The protocol scope, comparison and research of current solutions, as well as additional resources under consideration can be found at our Preliminar white paper (work in progress)

Authors

Changelog:

  • Feb 14 2022 - @MAZ - preliminar doc of Proof of Life service run by a DAO
  • Feb 23 2022 - @LM - reviewed, commented, Web3 terminology
  • Mar 11 2022 - @MAZ - presented as Identicon.network as NCA project
  • Mar 18 2022 - @LM, @MAZ - reformulated as a verification protocol
  • Mar 28 2022 - @MAZ, @JM - first naive implementation as NCD project
  • May 09 2022 - @MAZ - add improvements as part of NCAR project
  • May 16 2022 - @JM, @LM, @MAZ - starting as DiR project in NEAR Hispano

Previous work:

Why

The "digital interface" between us and the real world implies that in many cases we really don't know who we are interacting with. Is this person who he/she says he/she is ? Is he/she a fake ? Is he/she alive ?

This lack of knowledge has also a whole set of implications in the OpenWeb, such as knowing and identifying contributors, clients, avoiding rug pull and scams. The list of frauds increases day by day allowed by the lack of identity on projects and the people who operate them.

We think that solving this problem provides anticipated social and identity fraud detection, preserving reputations, generating huge savings in lost funds, and avoiding many other social and economic losses.

It also opens a whole set of use cases where these validated identities can be safely used, with deep social and economic impacts.

There have been various approaches in the Web3 community for solving this, we mention five here:

  • Self-sovereign identity (en.wikipedia.org/wiki/Self-sovereign_identity)
  • Bright ID (www.brightid.org): Identity is a human right. BrightID is a social identity network that allows you to prove that you’re only using one account. It’s the holy grail of digital identity.
  • Proof of Humanity (www.proofofhumanity.id): a system combining webs of trust, with reverse Turing tests, and dispute resolution to create a sybil-proof list of humans.
  • DIDI (didi.org.ar): Blockchain para una identidad digital auto-soberana.
  • DID (https://www.did.id/) - aka DAS Decentralized Account System.
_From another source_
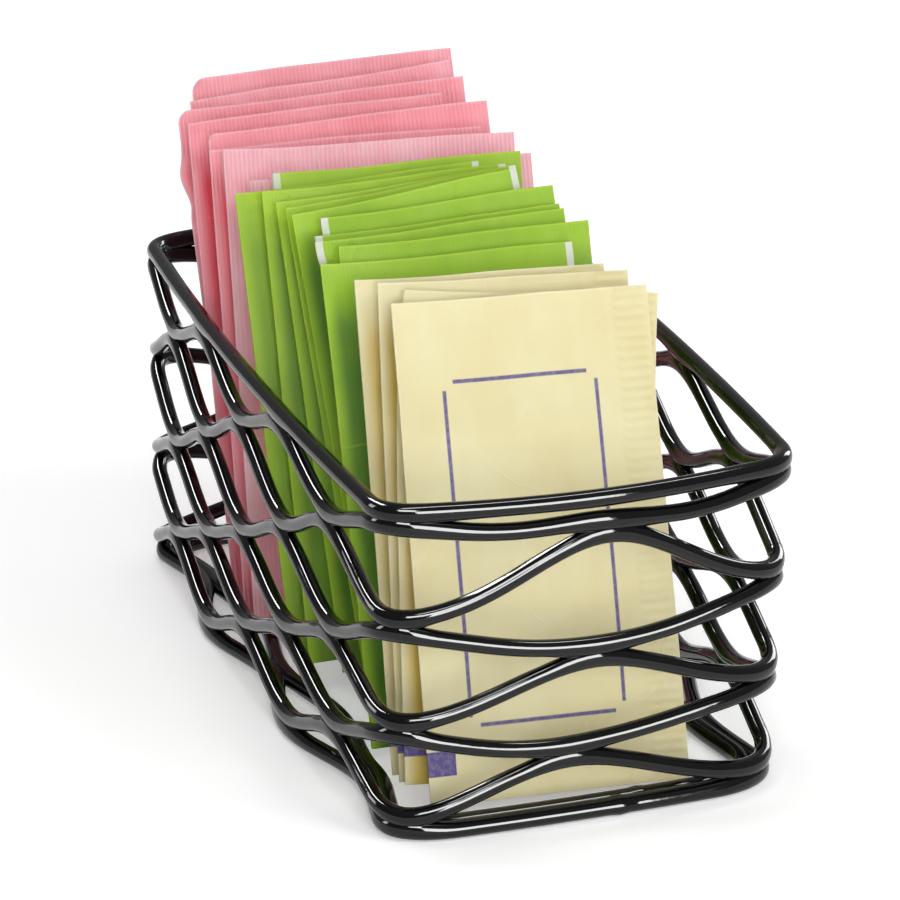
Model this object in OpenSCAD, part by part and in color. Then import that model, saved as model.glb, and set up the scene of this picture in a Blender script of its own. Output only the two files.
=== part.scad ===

But we think that the current implementations present problems that made them ineffective, or not fully “trustless”:

  • Relies on having to ask people you know to vouch for you, which allows fraud schemas and also is not viable for a whole set of people (ProofOfHumanity)
  • Rely on government or authoritative institutions for validation (such as RENAPER), with the known centralizing effects (DIDI)
  • Complex to use for inexperienced users requiring to have a wallet, have some crypto funds in them, send funds, etc.
  • Inability for older people to use them, when they will be one of the main requestors of validation, due to the low digital culture and low level access to technology.
  • No fiat transactions: Difficult to pay validation requests and validator compensations in fiat currency, though this may be solved when more wallets allow fiat interactions.
  • Focused on the unique identity, but not on the identity verification process (BrightID).
  • Expensive: High transaction costs and gas fees for operation.

And even when some of this aspects are being considered or corrected in some implementations, we think that our approach to verification using citizen “nodes” presents benefits over existent solutions:

  • Decentralization: use of random citizen validators assures effective decentralization, without allowing any authoritative or central organization to take control. As a protocol, multiple DAOs can act as validations services providers using the protocol.

  • Extra transparency: the use of random and unknown validators, as well as additional eventual random auditors, provide extra transparency to the protocol.

  • Ease of use: allowing the service to take care of all aspects of the validation process and taking the validations “on-site” by registered validators, greatly simplifies its adoption and use, transforming it into a service, rather than a complex do-it-yourself digital validation.

  • Low cost: using NEAR network allows lower costs for the solicitant and better compensation for validators, a critical aspect for viability.